Your Customers Know Things AI Doesn't

There's a seductive promise in the AI era: you can understand your customers without ever talking to them. Feed your analytics into a model, scrape some reviews, generate a persona, and call it a day. The data is plentiful, the tools are fast, and the outputs look convincing.

But here's the problem — AI can only work with what already exists. It synthesizes, summarizes, and recombines patterns from data that's already been captured. It's extraordinarily good at telling you what's already known. What it can't do is surface the things nobody thought to ask about.

The echo chamber problem

When your insights come exclusively from AI-processed data, you're building on a closed loop.
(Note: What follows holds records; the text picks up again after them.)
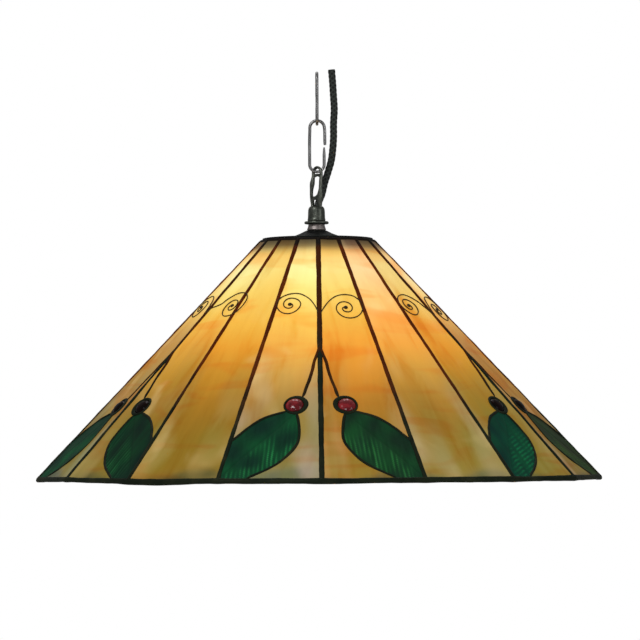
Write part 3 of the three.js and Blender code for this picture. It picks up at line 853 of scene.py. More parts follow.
def leaf_fields(panel, number):
    """The ribbed upper face of a leaf and its tint, as functions of (x, y)."""
    draw = random.Random(panel.seed * 5 + 3)
    tone = LEAF_TONES.get(panel.bearing, (draw.uniform(0.9, 1.9), 1.0, draw.uniform(0.75, 1.05)))
    draw = random.Random(panel.seed * 5 + 3)
    tilt = draw.uniform(-0.06, 0.10)
    if number in (2, 5):
        tilt = -2.6                     # these leaves have their ribs lying flatter
    phase = draw.uniform(0, 6.28)
    broad = Field(panel.seed + 5, length=30.0, count=6)
    fine = Field(panel.seed + 9, length=12.0, count=6, stretch=3.0)

    def ribs(x, y):
        """Strength and wave of the ribs below the midrib, and the midrib itself."""
        below = np.interp(x, MIDRIB_X, MIDRIB_Y) - y
        across = (x + tilt * y) / math.hypot(1, tilt)
        mask = np.clip(below / 8.0, 0, 1) * np.clip(1.0 + broad(x, y) * 0.7, 0.15, 1)
        wave = 2 * math.pi * across / LEAF_RIB_PITCH + phase + 0.5 * fine(x, y)
        return below, mask, np.clip(np.sin(wave), -0.2, 1), np.exp(-(below / 1.3) ** 2)

    def top_at(x, y):
        below, mask, wave, midrib = ribs(x, y)
        above = np.clip(-below / 10.0, 0, 1) * 0.35
        slanted = x * 0.62 - y * 0.78
        side_wave = np.clip(np.sin(2 * math.pi * slanted / SIDE_RIB_PITCH + phase), 0, 1)
        return (GLASS_FACE + 0.05 * broad(x, y) + 0.30 * mask * wave - 0.35 * midrib
                + 0.16 * above * side_wave)

    def tint_at(x, y):
        below, mask, wave, midrib = ribs(x, y)
        share = np.clip(0.52 + 0.28 * broad(x, y) - 0.25 * np.clip(-below / 14.0, 0, 1), 0, 1)
        colour = fade(srgb(10, 46, 38), srgb(12, 74, 46), share[:, None])
        crest = (mask * np.clip(wave, 0, 1) ** 2 * (0.55 + 0.45 * fine(x, y))
                 * np.clip((58 - y) / 20, 0.15, 1))
        colour = fade(colour, srgb(30, 126, 76), np.clip(crest, 0, 1)[:, None])
        midrib = midrib[:, None]
        colour = colour * (1 - 0.45 * midrib) + srgb(14, 62, 44) * 0.30 * midrib
        tip = np.clip((10 - y) / 14, 0, 1)[:, None] * 0.6
        return fade(colour, srgb(14, 48, 46), tip) * np.array(tone)
    return tint_at, top_at


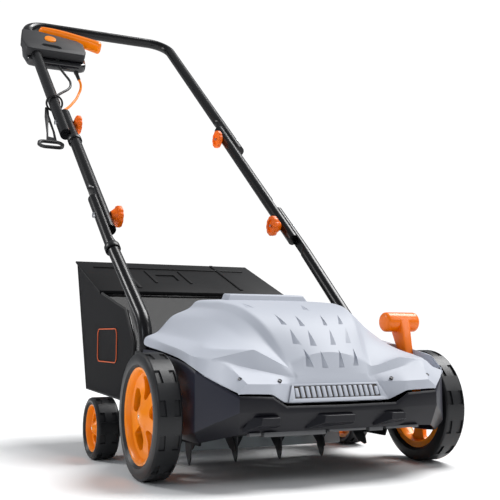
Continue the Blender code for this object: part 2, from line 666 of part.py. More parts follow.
def make_height_lever():
    """T-shaped lever clamped on the cranked axle."""
    hub = rod_x("height_lever", LEVER_X - .0060, LEVER_X + .0060, CRANK_Y, CRANK_Z, .0120, ORANGE)
    lean = math.degrees(math.atan2(LEVER_TOP_Z - CRANK_Z, LEVER_TOP_Y - CRANK_Y))
    across = math.radians(lean + 90)
    shift = Vector((math.cos(across), math.sin(across)))
    foot, top = Vector((CRANK_Y, CRANK_Z)), Vector((LEVER_TOP_Y, LEVER_TOP_Z))
    outline = [foot - .0075 * shift, top - .0095 * shift, top + .0095 * shift, foot + .0075 * shift]
    arm = prism_x("arm", [tuple(p) for p in outline], LEVER_X - .0060, LEVER_X + .0060, ORANGE)
    grip = turned("grip", [(-.0330, 0), (-.0330, .0130), (-.0290, .0168), (.0290, .0168),
                           (.0330, .0130), (.0330, 0)], (LEVER_X, LEVER_TOP_Y, LEVER_TOP_Z),
                  ORANGE, 24)
    combine(hub, [arm, grip], "UNION")
    bore = rod_x("bore", .18, .23, CRANK_Y, CRANK_Z, AXLE_R + GAP, ORANGE)
    combine(hub, [bore], "DIFFERENCE")
    return set_origin(hub, (0.0, CRANK_Y, CRANK_Z))


def make_detent_plate():
    """Toothed quadrant beside the lever that holds its four places."""
    arc = arc_points((CRANK_Y, CRANK_Z), .0480, 58, 112, 12)
    rim = []
    for i, (y, z) in enumerate(arc):
        grow = 1.0 if i % 2 else .93
        rim.append((CRANK_Y + (y - CRANK_Y) * grow, CRANK_Z + (z - CRANK_Z) * grow))
    base = arc_points((CRANK_Y, CRANK_Z), .0090, 200, 340, 8)
    plate = prism_x("detent_plate", rim + base, .1925, .1955, STEEL)
    hole = rod_x("hole", .18, .20, CRANK_Y, CRANK_Z, AXLE_R + 0.0006, STEEL)
    return combine(plate, [hole], "DIFFERENCE")


# ---------------------------------------------------------------- handle
def bend(centre, start, end, radius, first, second, steps=8):
    """Points on an arc from first towards second about centre."""
    points = []
    for i in range(steps + 1):
        angle = start + (end - start) * i / steps
        points.append(centre + radius * (math.cos(angle) * first + math.sin(angle) * second))
    return points


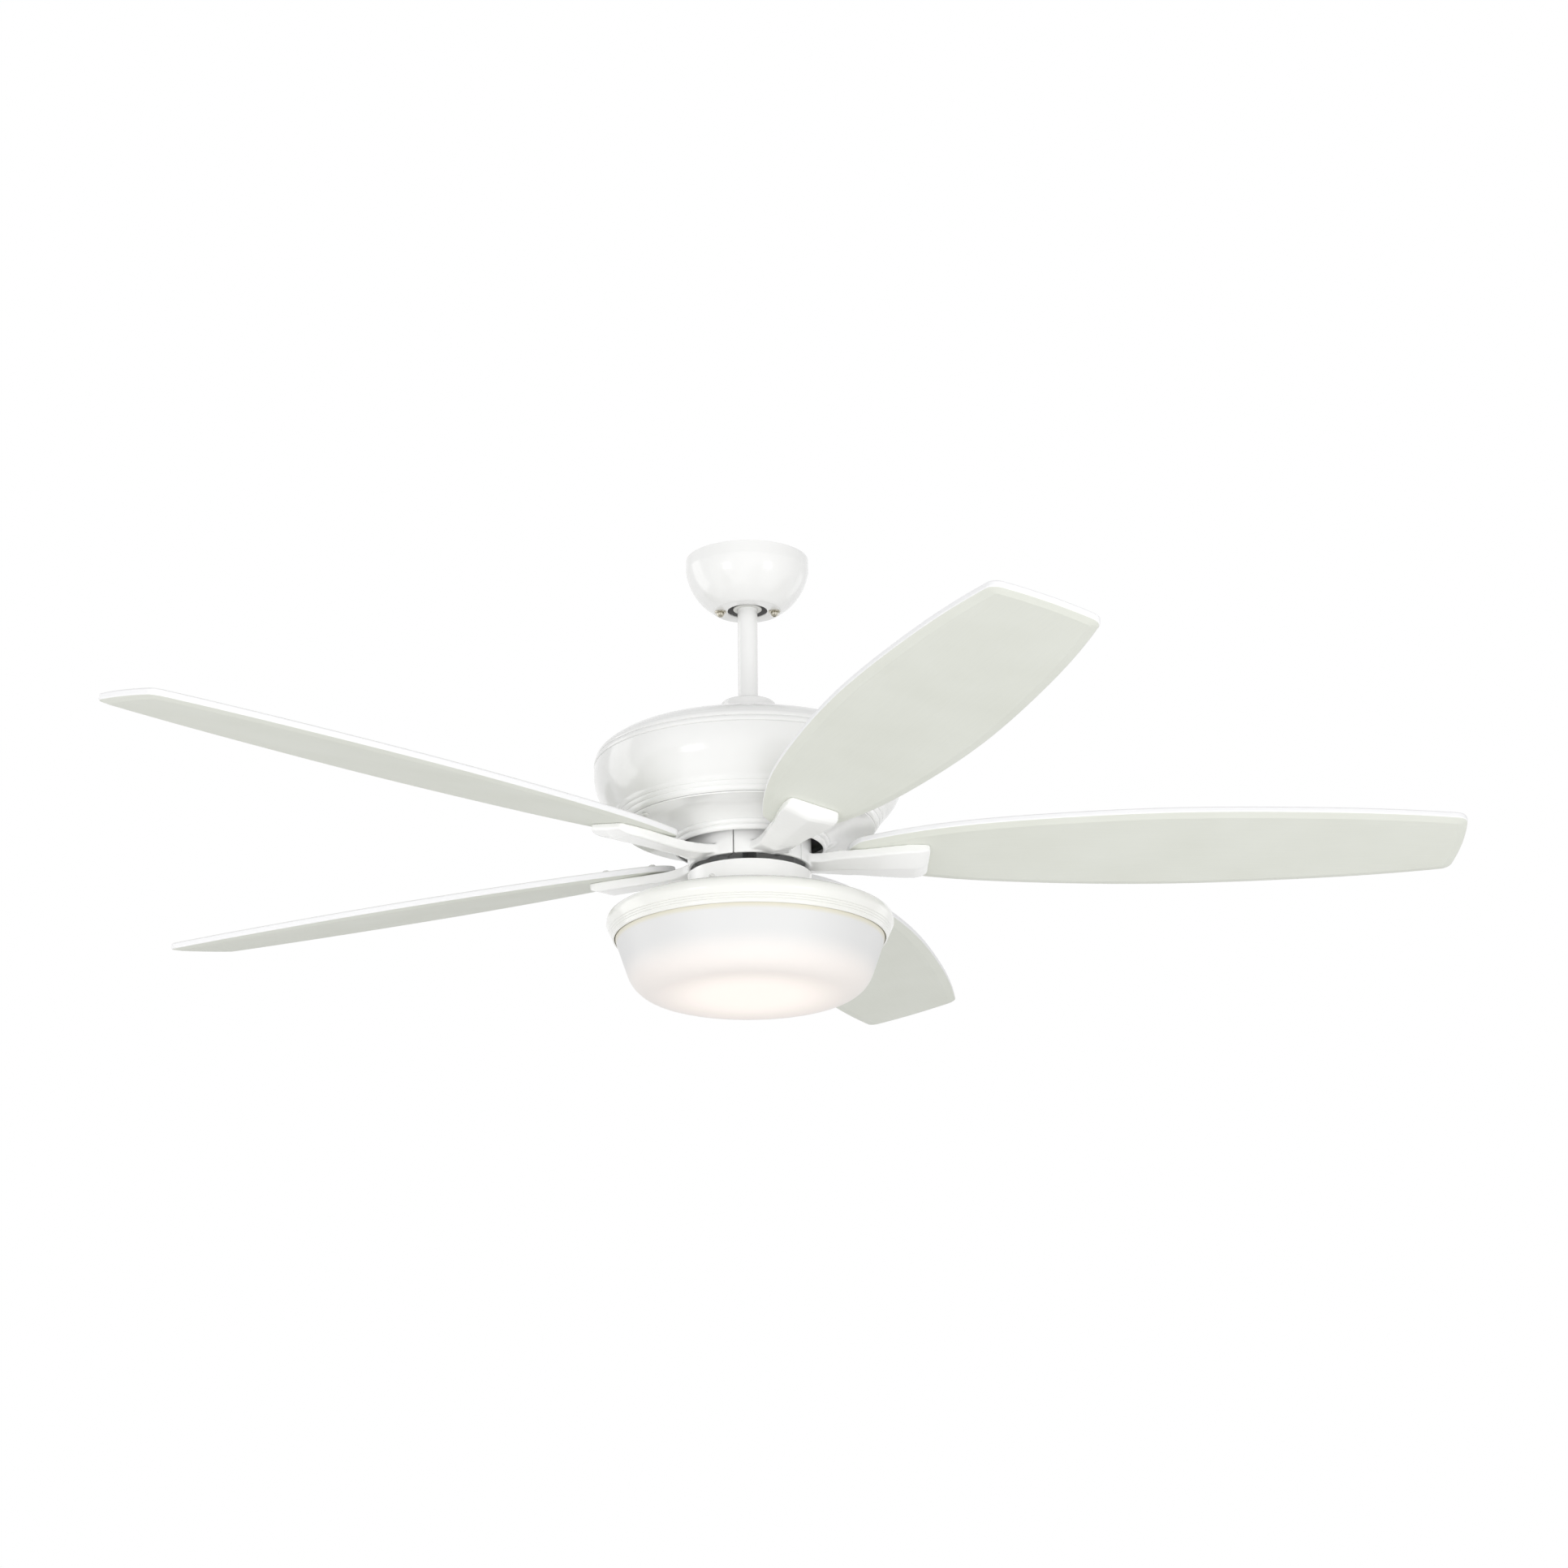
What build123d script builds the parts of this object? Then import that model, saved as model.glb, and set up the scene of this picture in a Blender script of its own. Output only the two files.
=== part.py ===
"""Five-blade ceiling fan with a bowl light, hung on a short downrod.

Lengths are millimetres. The origin is the middle of the face that meets the ceiling, +Z is up,
and the fan hangs below it on the Z axis. Profiles of turned and spun pieces are drawn on the
XZ plane as (radius, height) and revolved about Z.
"""
from build123d import *
from math import asin, cos, degrees, radians, sin, tan
import os

os.makedirs("parts", exist_ok=True)

# ---- clearances
slip = 0.1                      # a fixed piece in its hole
run_gap = 0.3                   # pieces that move past each other
ball_run = 0.05                 # bearing balls in their grooves
air_gap = 0.5                   # stator to rotor

# ---- sheet metal and fasteners
spun_wall = 1.4
plate_wall = 2.5
thread_radius = 2.0
screw_head_radius = 3.9
screw_head_height = 2.6

# ---- canopy and hanger bracket
canopy_radius = 66.0
canopy_height = 55.0
canopy_side = 13.0
canopy_flat_radius = 36.5
canopy_bulge = 5.8
canopy_hole_radius = 21.4
canopy_screw_spacing = 58.0
canopy_washer_radius = 6.4
washer_thickness = 1.0
strap_length = 112.0
strap_width = 30.0
strap_corner = 6.0
slot_spacing = 88.9
slot_length = 14.0
slot_width = 5.5
wire_hole_radius = 9.0
cradle_span = 74.0
cradle_radius = 33.0
cradle_drop = 7.0               # below the ball's centre
ground_screw_offset = 26.0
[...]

Your surveys ask questions you already thought were important. Your analytics track behaviors you already decided to measure. Your AI summarizes themes from feedback channels you already set up.

What's missing is the unknown unknown — the customer who almost bought but didn't because of a concern that doesn't show up in your analytics. The loyal user who's building workarounds for a problem they never bothered to report. The churned customer whose real reason for leaving doesn't match any of your exit survey options.
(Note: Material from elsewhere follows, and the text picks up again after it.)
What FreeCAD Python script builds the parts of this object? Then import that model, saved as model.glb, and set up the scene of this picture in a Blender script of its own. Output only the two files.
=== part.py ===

These stories exist in the messy, unstructured, surprising space of real human conversation. And they're often the most valuable insights a business can get.

AI can't feel frustrated at 2am

Customer data tells you what happened. A conversation tells you what it felt like.
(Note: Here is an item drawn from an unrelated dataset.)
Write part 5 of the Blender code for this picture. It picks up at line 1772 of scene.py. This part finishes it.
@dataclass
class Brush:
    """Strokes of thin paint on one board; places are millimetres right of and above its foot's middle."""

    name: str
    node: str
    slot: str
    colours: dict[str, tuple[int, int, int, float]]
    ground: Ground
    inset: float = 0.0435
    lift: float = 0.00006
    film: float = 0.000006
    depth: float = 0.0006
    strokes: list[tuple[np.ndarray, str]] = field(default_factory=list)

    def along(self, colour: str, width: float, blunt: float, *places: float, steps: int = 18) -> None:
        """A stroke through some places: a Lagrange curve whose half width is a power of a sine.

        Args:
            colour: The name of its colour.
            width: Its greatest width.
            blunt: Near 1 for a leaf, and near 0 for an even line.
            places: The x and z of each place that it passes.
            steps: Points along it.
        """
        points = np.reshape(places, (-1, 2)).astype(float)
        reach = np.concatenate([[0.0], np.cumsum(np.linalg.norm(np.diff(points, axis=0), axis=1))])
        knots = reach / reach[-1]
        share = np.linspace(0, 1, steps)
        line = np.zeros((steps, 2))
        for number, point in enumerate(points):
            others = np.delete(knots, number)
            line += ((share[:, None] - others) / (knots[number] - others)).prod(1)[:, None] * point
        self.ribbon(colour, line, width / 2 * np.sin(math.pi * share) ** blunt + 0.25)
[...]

Consider the difference between "User abandoned checkout at step 3" and hearing a customer say: "I got to the payment page and honestly, I just didn't trust it. The page looked different from the rest of the site and I thought maybe I'd been redirected somewhere sketchy."

The first is a data point. The second is an insight that tells you exactly what to fix, and more importantly, why it matters emotionally to the person paying you money. No amount of AI analysis of your checkout funnel would surface the word "trust" as the core issue.

Emotional context — frustration, delight, confusion, loyalty — lives in the nuance of how people describe their experience. It's in the pause before they answer, the story they volunteer that you didn't ask for, the metaphor they reach for when explaining a problem.

Fresh ideas come from fresh input

Here's the real risk of an AI-only insights strategy: creative stagnation. If every product decision is based on patterns from existing data, you'll optimize what you have but you'll rarely discover something genuinely new.

The best product ideas often come from a customer saying something unexpected. "I use your tool for X, but honestly I wish it did Y" — where Y is something you'd never considered. Or a customer describing a workflow that's completely different from how you imagined the product being used.

These moments of surprise are the raw material of innovation. And they almost never come from dashboards, NPS scores, or AI-generated reports. They come from asking someone an open-ended question and genuinely listening to the answer.

The AI-conversation partnership

This isn't an argument against AI — far from it. AI is transforming how we conduct, scale, and synthesize qualitative research. The bottleneck was never the value of talking to customers. It was the logistics: recruiting participants, scheduling time, conducting interviews, transcribing audio, and synthesizing hours of conversation into actionable themes.

That's exactly where AI shines. It can run the conversation, follow up on interesting threads, adapt to each participant, and then help you find patterns across dozens of interviews. The combination of real human voices feeding into AI-led analysis is far more powerful than either alone.

The key insight is this: AI should be the tool that makes customer conversations scalable, not the thing that replaces them. Let AI handle the process. Let your customers supply the signal.

What you're missing right now

If it's been more than a month since someone on your team had a real conversation with a customer, you're flying with instruments that don't measure what matters most.

Somewhere in your customer base, right now, someone is:

  • Using your product in a way you never designed for
  • About to leave for a reason your surveys don't capture
  • Willing to pay more for something you haven't built yet
  • Telling their friends a story about you that's completely different from your brand messaging

You won't find these insights in your data warehouse. You'll find them in a conversation.